Sunday

1st Grade Clay Fish

We began this lesson by reading the book This Is Not My Hat by Jon Klassen.

While reading the book I asked students to be on the lookout for the shapes they saw on the fish and the parts of the fish that made it a fish.  Throughout reading the book students raised their hands eagerly to point out that fish have tails, fins and gills as well as the fact that we could only see one eye from the side and that the fish didn't have a nose.  Of course I could have told the students all this stuff but part of every reading I do is to get the students to actively participate and think critically about why artists/illustrators make certain decisions.  The story is also very cute!

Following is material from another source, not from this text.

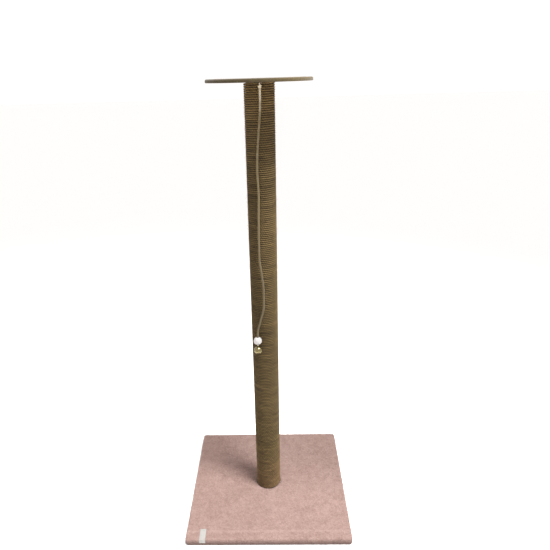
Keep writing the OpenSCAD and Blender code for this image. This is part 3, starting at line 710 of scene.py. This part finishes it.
def board_finish():
    m = Finish("Chipboard", Roughness=0.75)
    flat = m.vector("MULTIPLY", m.place, (1.0, 1.6, 2.5))
    chips = m.add("ShaderNodeTexVoronoi", Vector=flat, Scale=170.0, Randomness=1.0)
    tone = m.xyz(chips.outputs["Color"])[0]
    shade = m.mix(tone, (0.40, 0.27, 0.14, 1), (0.66, 0.50, 0.31, 1))
    edge = m.span(chips.outputs["Distance"], 0.55, 0.8)
    shade = m.mix(edge, shade, (0.30, 0.19, 0.10, 1))
    return m.done(shade, chips.outputs["Distance"], distance=0.0004, strength=0.5)


def card_finish():
    """Kraft board wound in a spiral, with a dark seam, darkened all over as painted shade."""
    m = Finish("Kraft board", Roughness=0.85)
    strip = 0.13
    x, y, z = m.xyz(m.place)
    turns = m.math("DIVIDE", m.math("ARCTAN2", y, x), math.tau)
    seam = m.math("FRACT", m.plus(m.math("DIVIDE", z, strip), turns))
    drawn = m.vector("MULTIPLY", m.place, (1.0, 1.0, 0.3))
    grain = m.noise(240.0, 3.0, place=drawn)
    # Darker than kraft's own colour: painted shade, for where it shows in the gap under the perch
    shade = m.mottled(grain, (0.15, 0.10, 0.058, 1), (0.22, 0.155, 0.09, 1))
    shade = m.mix(m.span(seam, 0.0, 0.02), (0.09, 0.06, 0.035, 1), shade)
    return m.done(shade, grain, distance=0.0003, strength=0.5)


def wood_finish():
    """Softwood with rings about a heart that lies outside the plug."""
    m = Finish("Turned softwood", Roughness=0.7)
    x, y, _ = m.xyz(m.vector("ADD", m.place, (0.02, 0.05, 0.0)))
    far = m.plus(m.far(x, y), m.times(m.noise(30.0), 0.004))
    ring = m.scaled(m.math("SINE", m.times(far, 2200.0)), 0.5, 0.5)
    shade = m.mix(ring, (0.62, 0.44, 0.25, 1), (0.47, 0.30, 0.15, 1))
    return m.done(shade, ring, distance=0.0002, strength=0.3)


def metal_finish(name, low, high, roughness, scale=400.0, metallic=1.0):
    m = Finish(name, Metallic=metallic)
    spots = m.noise(scale, 3.0, 0.6)
    wear = m.noise(scale * 0.2)
    m.set("Roughness", m.span(wear, 0.3, 0.7, roughness * 0.75, roughness * 1.3))
    return m.done(m.mottled(spots, tint(low), tint(high)), spots, distance=0.0001, strength=0.25)


def pad_finish():
    m = Finish("Dense felt", Roughness=0.97, Sheen_Weight=0.3)
    fuzz = m.noise(700.0, 3.0, 0.7)
    shade = m.mottled(fuzz, (0.035, 0.034, 0.033, 1), (0.10, 0.097, 0.093, 1))
    return m.done(shade, fuzz, distance=0.0006, strength=0.7)


def ball_finish():
    m = Finish("White lacquer", Coat_Weight=0.35, Coat_Roughness=0.08)
    cloud = m.noise(120.0, 3.0)
    m.set("Roughness", m.span(m.noise(300.0, 3.0), 0.35, 0.7, 0.18, 0.34))
    shade = m.mottled(cloud, (0.345, 0.33, 0.325, 1), (0.41, 0.392, 0.385, 1))
    return m.done(shade, m.noise(90.0), distance=0.0003, strength=0.2)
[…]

Students began the project by cutting the outline of a fish out of a slab of clay, adding all the part we had discussed + texture and draping their fish over a cup to dry.  Rather than having flat tile-like sculptures I thought it would be fun to give our sculptures some implied movement.  Below is the result after they dried but before we added color.

To the dried clay students added color with oil pastels (to prepare for a water resist) before we dipped the fish in a bath of blue ink water.  Unfortunately I don't have any pictures of this because my hand were covered in blue ink at the time but imaging students amazement as their colored fish went into the blue water and then came out with all the raw clay covered in blue while the oil pastels resisted the ink. 




Checking for understanding
 As students waited to have their fish dipped in the water I asked them to describe to me why their fish could swim.  This gave me an opportunity to see if they had thought about the parts of the fish discussed in the previous class and how they help the fish to swim.